*Exercise:* Look over the lines below. Report each one that includes the string "part".

*Given data:*
■ ■ ■ ■ ■ ■ ■

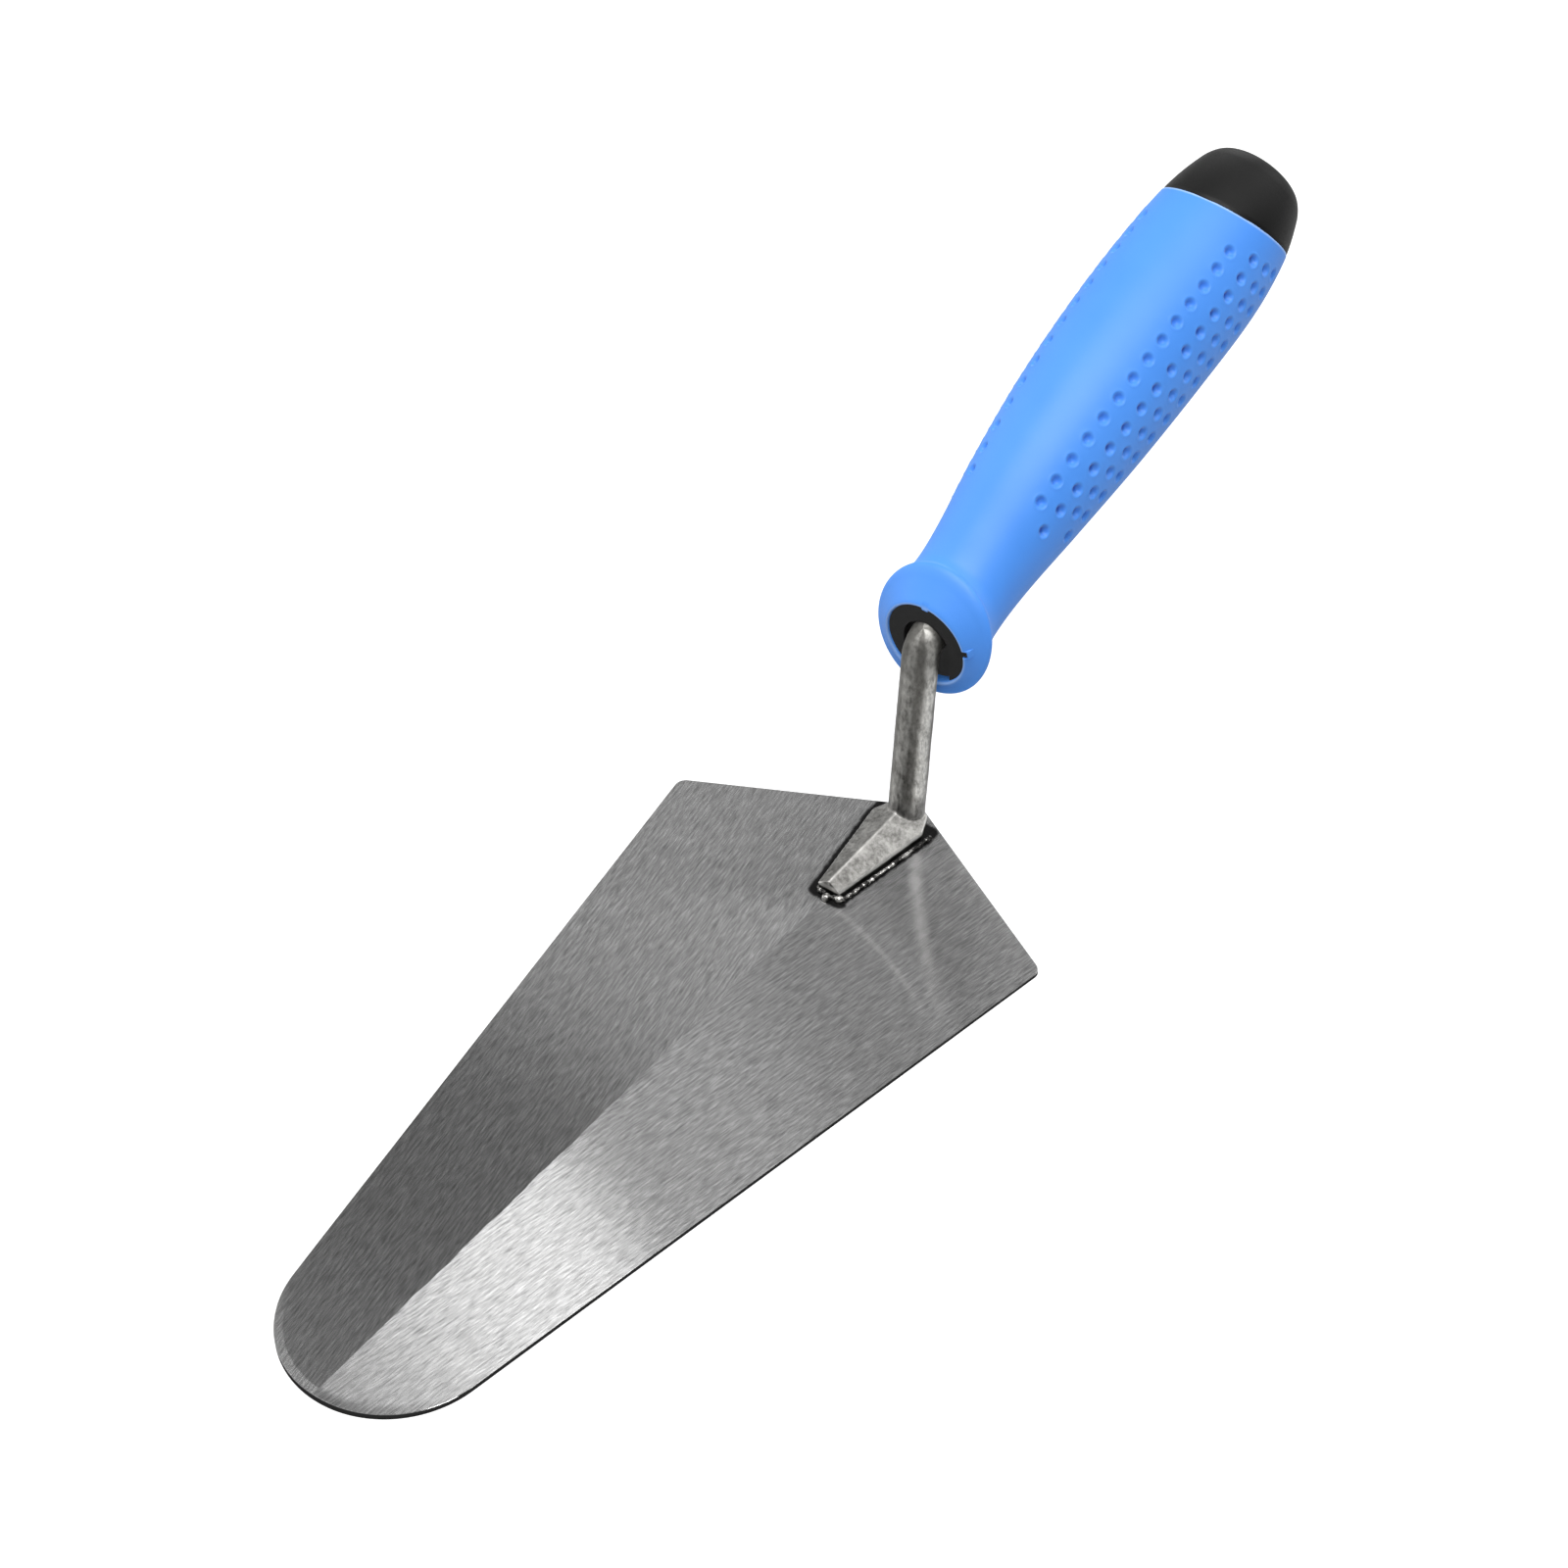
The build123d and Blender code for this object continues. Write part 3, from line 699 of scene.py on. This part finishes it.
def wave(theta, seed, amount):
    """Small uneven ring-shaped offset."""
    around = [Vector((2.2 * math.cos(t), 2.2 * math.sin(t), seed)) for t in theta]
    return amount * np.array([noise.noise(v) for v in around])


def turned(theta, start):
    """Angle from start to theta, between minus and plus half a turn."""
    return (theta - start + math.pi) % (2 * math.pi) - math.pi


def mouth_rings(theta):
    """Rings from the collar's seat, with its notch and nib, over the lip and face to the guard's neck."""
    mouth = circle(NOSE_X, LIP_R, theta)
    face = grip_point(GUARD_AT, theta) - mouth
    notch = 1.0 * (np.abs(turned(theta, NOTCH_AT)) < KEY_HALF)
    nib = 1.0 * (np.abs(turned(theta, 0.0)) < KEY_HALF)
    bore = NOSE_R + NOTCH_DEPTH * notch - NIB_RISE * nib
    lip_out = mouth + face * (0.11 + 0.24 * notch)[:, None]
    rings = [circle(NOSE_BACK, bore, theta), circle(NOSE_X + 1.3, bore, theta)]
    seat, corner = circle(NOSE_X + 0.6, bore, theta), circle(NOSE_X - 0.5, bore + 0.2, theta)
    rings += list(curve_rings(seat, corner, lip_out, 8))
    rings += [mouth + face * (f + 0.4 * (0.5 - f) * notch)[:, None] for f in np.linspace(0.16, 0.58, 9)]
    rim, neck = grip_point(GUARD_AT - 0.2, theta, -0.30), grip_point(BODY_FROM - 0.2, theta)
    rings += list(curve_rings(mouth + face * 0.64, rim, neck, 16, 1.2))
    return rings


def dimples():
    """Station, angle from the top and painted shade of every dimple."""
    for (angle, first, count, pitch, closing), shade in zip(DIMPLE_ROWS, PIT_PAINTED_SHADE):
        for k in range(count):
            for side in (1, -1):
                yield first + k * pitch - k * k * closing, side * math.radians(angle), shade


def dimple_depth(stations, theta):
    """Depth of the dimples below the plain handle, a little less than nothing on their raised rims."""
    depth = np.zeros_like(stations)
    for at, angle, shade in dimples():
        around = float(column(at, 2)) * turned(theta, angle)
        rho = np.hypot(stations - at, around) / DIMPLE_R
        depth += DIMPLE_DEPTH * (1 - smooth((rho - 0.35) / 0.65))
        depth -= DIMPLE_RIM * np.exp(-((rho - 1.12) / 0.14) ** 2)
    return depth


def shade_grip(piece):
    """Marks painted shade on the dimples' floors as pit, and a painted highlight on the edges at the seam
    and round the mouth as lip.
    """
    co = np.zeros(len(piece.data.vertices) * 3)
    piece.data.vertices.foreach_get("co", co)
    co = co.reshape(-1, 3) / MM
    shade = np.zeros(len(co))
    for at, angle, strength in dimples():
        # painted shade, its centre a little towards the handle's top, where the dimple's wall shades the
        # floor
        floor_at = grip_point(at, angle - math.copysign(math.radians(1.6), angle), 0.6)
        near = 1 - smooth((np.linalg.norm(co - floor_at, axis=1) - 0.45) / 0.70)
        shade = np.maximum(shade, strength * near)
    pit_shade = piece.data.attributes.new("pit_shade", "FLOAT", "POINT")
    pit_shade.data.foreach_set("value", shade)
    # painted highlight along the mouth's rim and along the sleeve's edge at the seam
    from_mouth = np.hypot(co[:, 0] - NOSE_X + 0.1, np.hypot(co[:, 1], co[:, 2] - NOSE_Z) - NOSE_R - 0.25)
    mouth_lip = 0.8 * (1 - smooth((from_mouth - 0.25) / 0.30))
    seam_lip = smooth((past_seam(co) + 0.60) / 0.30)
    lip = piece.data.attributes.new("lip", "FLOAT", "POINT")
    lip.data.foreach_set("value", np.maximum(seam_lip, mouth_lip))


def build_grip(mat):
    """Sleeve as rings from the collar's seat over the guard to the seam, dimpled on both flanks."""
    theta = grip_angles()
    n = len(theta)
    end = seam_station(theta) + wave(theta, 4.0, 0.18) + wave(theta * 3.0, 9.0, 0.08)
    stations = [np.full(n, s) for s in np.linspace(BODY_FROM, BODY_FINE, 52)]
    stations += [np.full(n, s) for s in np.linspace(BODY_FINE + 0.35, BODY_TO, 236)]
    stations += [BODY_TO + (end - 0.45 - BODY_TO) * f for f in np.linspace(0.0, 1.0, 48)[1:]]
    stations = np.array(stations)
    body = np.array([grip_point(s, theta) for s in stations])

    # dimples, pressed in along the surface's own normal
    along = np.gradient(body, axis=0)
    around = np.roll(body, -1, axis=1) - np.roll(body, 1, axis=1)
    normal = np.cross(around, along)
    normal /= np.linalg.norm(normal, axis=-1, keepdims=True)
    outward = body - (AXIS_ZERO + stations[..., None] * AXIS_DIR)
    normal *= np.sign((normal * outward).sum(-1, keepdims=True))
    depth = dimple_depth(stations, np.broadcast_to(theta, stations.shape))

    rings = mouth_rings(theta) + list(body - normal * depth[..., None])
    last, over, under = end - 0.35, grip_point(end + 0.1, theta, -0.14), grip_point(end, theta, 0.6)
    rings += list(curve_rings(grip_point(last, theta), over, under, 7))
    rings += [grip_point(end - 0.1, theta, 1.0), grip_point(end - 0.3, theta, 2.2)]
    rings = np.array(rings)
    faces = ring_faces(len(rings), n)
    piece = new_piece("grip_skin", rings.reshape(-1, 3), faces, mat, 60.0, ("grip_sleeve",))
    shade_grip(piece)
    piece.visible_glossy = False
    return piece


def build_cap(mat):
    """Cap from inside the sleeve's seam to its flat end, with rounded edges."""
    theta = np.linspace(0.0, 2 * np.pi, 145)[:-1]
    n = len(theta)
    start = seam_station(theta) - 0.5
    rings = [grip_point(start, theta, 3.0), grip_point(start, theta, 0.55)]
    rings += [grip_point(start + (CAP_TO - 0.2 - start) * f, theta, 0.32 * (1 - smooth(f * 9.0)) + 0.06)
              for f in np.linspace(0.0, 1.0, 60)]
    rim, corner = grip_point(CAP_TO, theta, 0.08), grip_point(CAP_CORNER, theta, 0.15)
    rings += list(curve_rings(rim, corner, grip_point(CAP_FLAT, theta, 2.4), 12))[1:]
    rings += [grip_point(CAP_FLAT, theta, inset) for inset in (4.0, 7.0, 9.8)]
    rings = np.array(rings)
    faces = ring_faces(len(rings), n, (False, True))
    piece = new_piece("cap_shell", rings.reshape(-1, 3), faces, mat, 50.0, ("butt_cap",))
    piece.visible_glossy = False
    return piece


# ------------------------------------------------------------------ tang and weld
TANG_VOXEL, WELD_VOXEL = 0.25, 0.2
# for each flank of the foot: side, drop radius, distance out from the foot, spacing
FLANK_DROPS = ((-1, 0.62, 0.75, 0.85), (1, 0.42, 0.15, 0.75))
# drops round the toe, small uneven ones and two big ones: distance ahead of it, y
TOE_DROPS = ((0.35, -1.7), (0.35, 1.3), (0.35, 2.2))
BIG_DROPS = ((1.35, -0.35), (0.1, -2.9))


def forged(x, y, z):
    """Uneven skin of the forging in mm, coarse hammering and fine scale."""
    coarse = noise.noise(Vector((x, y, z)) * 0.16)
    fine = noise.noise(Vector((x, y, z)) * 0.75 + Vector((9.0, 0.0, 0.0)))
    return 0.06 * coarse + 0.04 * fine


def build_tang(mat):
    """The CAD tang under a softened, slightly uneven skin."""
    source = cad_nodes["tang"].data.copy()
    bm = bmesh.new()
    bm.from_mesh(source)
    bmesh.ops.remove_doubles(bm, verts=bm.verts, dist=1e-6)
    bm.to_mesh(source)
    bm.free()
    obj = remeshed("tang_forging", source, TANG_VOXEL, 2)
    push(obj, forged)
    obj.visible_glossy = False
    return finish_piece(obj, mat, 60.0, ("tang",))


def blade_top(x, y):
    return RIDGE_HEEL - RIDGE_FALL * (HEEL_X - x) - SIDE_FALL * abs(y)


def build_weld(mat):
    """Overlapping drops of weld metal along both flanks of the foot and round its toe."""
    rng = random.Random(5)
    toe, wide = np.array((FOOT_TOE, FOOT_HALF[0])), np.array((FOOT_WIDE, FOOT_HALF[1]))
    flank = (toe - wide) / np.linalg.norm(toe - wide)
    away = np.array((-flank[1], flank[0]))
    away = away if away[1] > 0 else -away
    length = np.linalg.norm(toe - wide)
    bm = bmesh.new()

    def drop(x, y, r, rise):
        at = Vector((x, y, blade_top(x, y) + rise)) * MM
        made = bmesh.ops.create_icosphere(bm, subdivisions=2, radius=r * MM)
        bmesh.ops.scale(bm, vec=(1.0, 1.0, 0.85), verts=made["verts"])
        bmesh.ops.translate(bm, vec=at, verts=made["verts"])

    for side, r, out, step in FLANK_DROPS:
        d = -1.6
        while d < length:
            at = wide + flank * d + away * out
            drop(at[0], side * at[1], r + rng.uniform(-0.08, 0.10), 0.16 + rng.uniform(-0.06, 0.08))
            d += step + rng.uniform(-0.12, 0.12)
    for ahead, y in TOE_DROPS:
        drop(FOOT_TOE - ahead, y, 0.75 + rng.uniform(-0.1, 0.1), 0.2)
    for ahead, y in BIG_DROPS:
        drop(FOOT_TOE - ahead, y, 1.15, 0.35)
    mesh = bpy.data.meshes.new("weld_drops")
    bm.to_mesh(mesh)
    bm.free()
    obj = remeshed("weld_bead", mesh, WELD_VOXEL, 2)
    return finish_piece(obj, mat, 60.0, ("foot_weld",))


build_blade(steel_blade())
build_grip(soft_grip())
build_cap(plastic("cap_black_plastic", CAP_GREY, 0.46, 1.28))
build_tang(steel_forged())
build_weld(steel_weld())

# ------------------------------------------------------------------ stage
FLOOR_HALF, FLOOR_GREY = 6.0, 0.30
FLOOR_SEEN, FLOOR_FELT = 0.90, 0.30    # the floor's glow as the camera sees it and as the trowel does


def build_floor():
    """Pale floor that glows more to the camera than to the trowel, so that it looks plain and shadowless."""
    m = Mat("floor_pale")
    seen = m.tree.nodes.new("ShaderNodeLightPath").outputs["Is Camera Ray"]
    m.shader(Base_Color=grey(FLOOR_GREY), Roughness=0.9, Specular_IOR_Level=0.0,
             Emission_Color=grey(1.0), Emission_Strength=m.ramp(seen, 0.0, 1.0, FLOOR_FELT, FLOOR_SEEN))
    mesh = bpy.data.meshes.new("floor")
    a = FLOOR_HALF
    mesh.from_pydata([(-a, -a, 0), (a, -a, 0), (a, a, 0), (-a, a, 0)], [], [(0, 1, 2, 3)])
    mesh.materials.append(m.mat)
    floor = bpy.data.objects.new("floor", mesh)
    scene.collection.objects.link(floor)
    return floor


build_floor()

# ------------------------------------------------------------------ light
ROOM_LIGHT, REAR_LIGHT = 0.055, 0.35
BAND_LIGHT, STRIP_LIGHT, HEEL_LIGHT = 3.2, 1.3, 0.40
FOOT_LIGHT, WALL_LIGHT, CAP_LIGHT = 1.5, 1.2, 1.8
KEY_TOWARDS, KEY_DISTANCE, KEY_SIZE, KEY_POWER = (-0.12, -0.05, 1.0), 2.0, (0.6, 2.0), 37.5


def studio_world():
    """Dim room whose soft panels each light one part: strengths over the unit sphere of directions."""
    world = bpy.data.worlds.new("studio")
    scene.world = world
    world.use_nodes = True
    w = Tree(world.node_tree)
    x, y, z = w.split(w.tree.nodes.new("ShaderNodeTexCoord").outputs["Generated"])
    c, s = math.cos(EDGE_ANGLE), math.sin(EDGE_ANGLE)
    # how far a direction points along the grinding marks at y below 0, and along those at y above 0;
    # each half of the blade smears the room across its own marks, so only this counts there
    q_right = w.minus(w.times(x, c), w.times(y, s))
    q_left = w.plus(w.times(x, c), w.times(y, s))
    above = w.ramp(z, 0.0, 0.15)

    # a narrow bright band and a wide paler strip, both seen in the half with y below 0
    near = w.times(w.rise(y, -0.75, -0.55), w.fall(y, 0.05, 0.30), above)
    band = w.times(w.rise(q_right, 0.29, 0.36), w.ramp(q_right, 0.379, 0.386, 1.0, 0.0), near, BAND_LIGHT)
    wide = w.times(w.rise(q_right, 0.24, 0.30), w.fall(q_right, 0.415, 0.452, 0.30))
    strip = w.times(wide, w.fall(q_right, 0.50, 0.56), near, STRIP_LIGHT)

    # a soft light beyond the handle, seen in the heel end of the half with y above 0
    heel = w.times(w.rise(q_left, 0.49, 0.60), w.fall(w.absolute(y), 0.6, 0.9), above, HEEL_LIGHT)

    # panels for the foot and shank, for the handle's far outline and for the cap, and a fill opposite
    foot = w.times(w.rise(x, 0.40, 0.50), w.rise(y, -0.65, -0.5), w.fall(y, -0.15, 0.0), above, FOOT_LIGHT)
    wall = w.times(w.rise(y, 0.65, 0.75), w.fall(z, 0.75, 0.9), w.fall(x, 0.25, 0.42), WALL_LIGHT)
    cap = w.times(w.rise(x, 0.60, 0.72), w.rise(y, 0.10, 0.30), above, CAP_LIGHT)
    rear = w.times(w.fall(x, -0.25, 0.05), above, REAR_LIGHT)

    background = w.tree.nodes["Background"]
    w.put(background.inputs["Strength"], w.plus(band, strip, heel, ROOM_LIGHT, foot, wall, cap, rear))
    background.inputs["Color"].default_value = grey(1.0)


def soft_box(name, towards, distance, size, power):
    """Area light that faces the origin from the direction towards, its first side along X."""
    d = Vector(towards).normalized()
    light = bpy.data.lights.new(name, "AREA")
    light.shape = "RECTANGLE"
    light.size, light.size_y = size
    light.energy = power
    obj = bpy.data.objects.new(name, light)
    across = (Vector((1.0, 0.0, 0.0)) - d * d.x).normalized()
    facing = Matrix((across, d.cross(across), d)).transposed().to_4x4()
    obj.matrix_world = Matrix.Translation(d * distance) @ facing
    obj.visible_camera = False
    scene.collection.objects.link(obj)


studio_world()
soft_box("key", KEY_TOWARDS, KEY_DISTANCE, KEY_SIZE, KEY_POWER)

■ ■ ■ ■ ■ ■ ■

*Solution to this problem:*
The build123d and Blender code for this object continues. Write part 3, from line 699 of scene.py on. This part finishes it.
    """Dim room whose soft panels each light one part: strengths over the unit sphere of directions."""